Heidi / December 26, 2010 9:35 AM

"the Persian month of Muharram"!!!!!!!!

Do you mean the Islamic month of Muharram?! TB editor, please correct!

Kia / December 26, 2010 11:06 AM

I do agree the Barbaric regime is approaching its end. What I am worried about is the current state of readiness of Iranians for a meaningful change towards democracy. I see no one group and no plan(s) of any kind. Iranians are in dire need of a neutral leadership. One that can satisfy the essential needs and prepare the ground work for a referendum and eventual future system of governance. It is only through a pluralistic approach that the errors of 1979, violence, vengence, intolerance and imposition of a barbaric system can be avoided. Such approach requires advance planning, management, financing and leadership. Do you see anything on the horizon?

Niloofar / December 26, 2010 12:26 PM

Fairly typical selections with which to fit in to a anti-Iran narrative.

Pirouz / December 26, 2010 12:55 PM

Thank you, Kia.

Moderator / December 26, 2010 4:43 PM

@ Niloufar

Dear shirzan! What do you mean, there are no groups with plans to fill in the void? What about the.... women? If anything or any group has been denied most of its rights, it has been the women (and bahai's). I have high expectations and regard for the women movement, and I believe very firmly (intuition) that the next president of Iran will be a woman! The women of our country will change its course for the good, my faith is in their prevailing.

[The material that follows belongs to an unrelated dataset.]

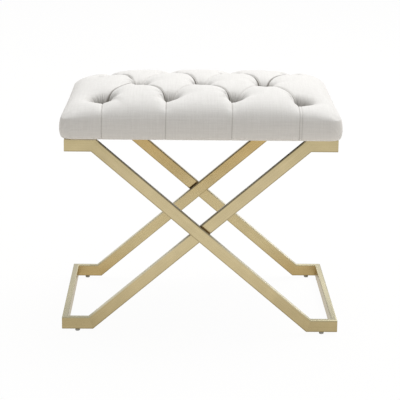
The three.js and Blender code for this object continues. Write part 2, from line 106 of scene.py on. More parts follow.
def calculate(tree, operation, *values):
    inputs = {f"_{place}": value for place, value in enumerate(values)}
    return add_node(tree, "ShaderNodeMath", {"operation": operation}, **inputs).outputs[0]


def rescale(tree, value, to_min, to_max, from_min=0.0, from_max=1.0):
    return add_node(
        tree, "ShaderNodeMapRange", Value=value, From_Min=from_min, From_Max=from_max,
        To_Min=to_min, To_Max=to_max).outputs[0]


def new_finish(name):
    """A new material, and its empty node tree."""
    material = bpy.data.materials.new(name)
    material.use_nodes = True
    material.node_tree.nodes.clear()
    return material, material.node_tree


def mesh_object(name, points, faces):
    """A new object at the origin from points and faces."""
    mesh = bpy.data.meshes.new(name)
    mesh.from_pydata([tuple(p) for p in points], [], [tuple(int(i) for i in f) for f in faces])
    mesh.update()
    piece = bpy.data.objects.new(name, mesh)
    scene.collection.objects.link(piece)
    return piece


world = bpy.data.worlds.new("white_room")
world.use_nodes = True
scene.world = world
room = world.node_tree
room.nodes.clear()
rays = add_node(room, "ShaderNodeLightPath").outputs
seen = calculate(room, "MAXIMUM", rays["Is Camera Ray"], rays["Is Glossy Ray"])
seen = calculate(room, "MAXIMUM", seen, rays["Is Transmission Ray"])
light = add_node(room, "ShaderNodeBackground", Color=room_white, Strength=rescale(room, seen, room_fill, 1.0))
add_node(room, "ShaderNodeOutputWorld", Surface=light)

lamp_data = bpy.data.lights.new("overhead_lamp", "AREA")
lamp_data.shape, lamp_data.size, lamp_data.energy = "SQUARE", lamp_size, lamp_power
lamp = bpy.data.objects.new("overhead_lamp", lamp_data)
lamp.location = lamp_place
lamp.rotation_euler = (lamp_aim - lamp_place).to_track_quat("-Z", "Y").to_euler()
scene.collection.objects.link(lamp)

floor_signs = ((-1, -1), (1, -1), (1, 1), (-1, 1))
studio_floor = mesh_object(
    "studio_floor", [(x * floor_half, y * floor_half, 0) for x, y in floor_signs], [(0, 1, 2, 3)])
floor_paint, paint = new_finish("studio_floor_paint")
rays = add_node(paint, "ShaderNodeLightPath").outputs
seen = calculate(paint, "MAXIMUM", rays["Is Camera Ray"], rays["Is Glossy Ray"])
floor_mix = add_node(
    paint, "ShaderNodeMixShader", Fac=calculate(paint, "MULTIPLY", seen, floor_glow_share),
    _1=add_node(paint, "ShaderNodeBsdfDiffuse", Color=floor_tone),
    _2=add_node(paint, "ShaderNodeEmission", Color=room_white))
add_node(paint, "ShaderNodeOutputMaterial", Surface=floor_mix)
studio_floor.data.materials.append(floor_paint)


# The steel frames
# Two closed loops of rectangular steel tube, mitred, welded, ground flush at every corner and
# plated in champagne gold. The plating is brushed along each tube, so its own UV runs the same way.
tube_width, tube_thickness = 0.027, 0.0126
tube_round, tube_round_steps = 0.0017, 3
edge_fade, run_step = 0.0013, 0.9
foot_bend_x, seat_bend_x = 0.23737, 0.22913
floor_bar_x, seat_rail_x = 0.2937, 0.2852
foot_level, seat_bar_level = 0.0185, 0.4165
frame_rows = {"outer_frame": (1, 0.2167), "inner_frame": (-1, 0.2038)}
rail_hole_radius, rail_hole_top, rail_hole_y = 0.0046, 0.4282, 0.12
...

Green messenger / December 27, 2010 2:22 AM

God speed.

Niloofar / December 27, 2010 6:43 AM

GM, you rock.

green hoori / December 31, 2010 2:45 AM

Just like the pre-revolution Iran during the Shah, it is very hard to pinpoint which groups are poised to "fill in the void". That is a very good thing. Because the regime does not have fixed and identified targets to demolish. It is very hard to go after oblique and moving targets. A close look at what is going on in Iran right now shows the components for resistance and change are all there. Just wait for the "right" moment. The regime is doing a perfect job of cutting the limb it is sitting on.